**The exercise**
Give again, word for word, each line from the top of the listing through the line that holds "return 1 + (0.1".

**Material**
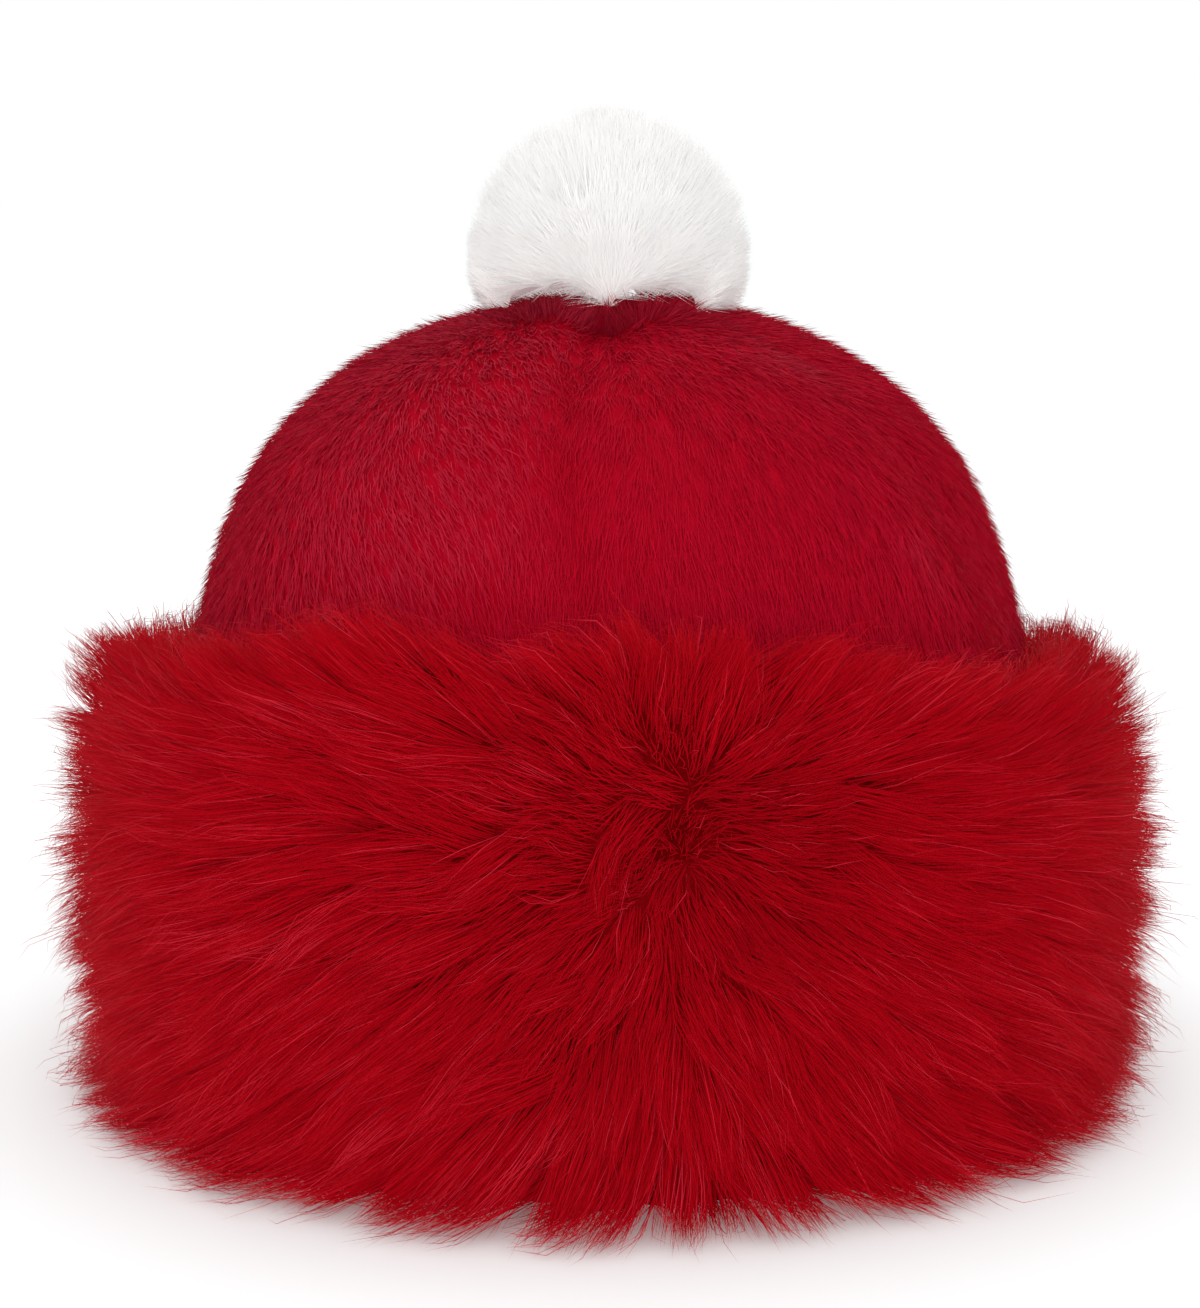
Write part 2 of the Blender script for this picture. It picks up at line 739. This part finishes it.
def edge_growth(places):
    """Give how much longer the cuff's fur is by the floor, and over the front's upper edge."""
    front = frontness(places)
    low = np.clip((26 * MM - places[:, 2]) / (20 * MM), 0, 1)
    high = np.clip((places[:, 2] - 90 * MM) / (18 * MM), 0, 1) * front
    return 1 + (0.1 + 0.4 * front) * low + 0.25 * high


def patchiness(places):
    """Give the slow change of the cuff's shade from place to place."""
    x, y, z = (places / MM).T
    right = np.clip(np.sin(angle_round(places)), 0, 1)
    low = np.clip((45 - z) / 35, 0, 1)
    return (0.07 * np.sin(x * 0.05 + z * 0.16 + 0.6) * np.sin(y * 0.06 + z * 0.07 + 2.0)
            + 0.06 * np.sin(x * 0.12 - z * 0.21 + y * 0.08) - 0.14 * right + 0.12 * low)


def drift(places):
    """Give the slow, uneven turning of the cuff's fur from place to place."""
    x, y, z = (places / MM).T
    return (0.12 * np.sin(x * 0.083 + z * 0.061 + 1.3) * np.cos(y * 0.05 - z * 0.09)
            + 0.09 * np.sin(z * 0.13 - x * 0.08 + 4.0)
            + 0.06 * np.sin(x * 0.21 + y * 0.19 + z * 0.05))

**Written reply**
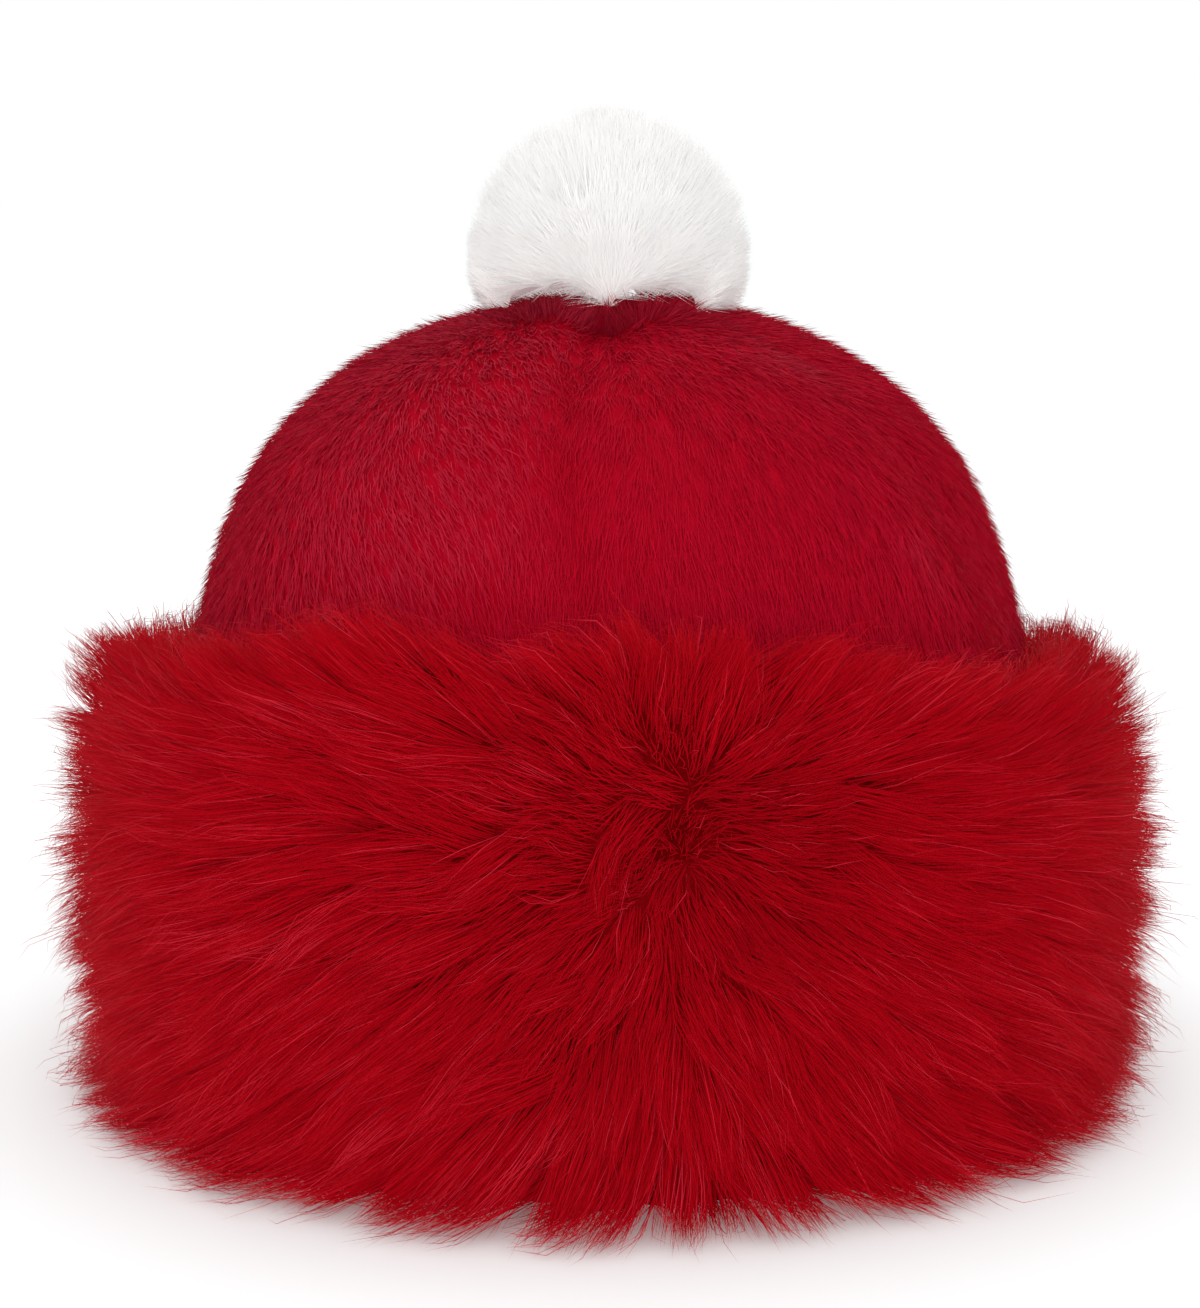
Write part 2 of the Blender script for this picture. It picks up at line 739. This part finishes it.
def edge_growth(places):
    """Give how much longer the cuff's fur is by the floor, and over the front's upper edge."""
    front = frontness(places)
    low = np.clip((26 * MM - places[:, 2]) / (20 * MM), 0, 1)
    high = np.clip((places[:, 2] - 90 * MM) / (18 * MM), 0, 1) * front
    return 1 + (0.1 + 0.4 * front) * low + 0.25 * high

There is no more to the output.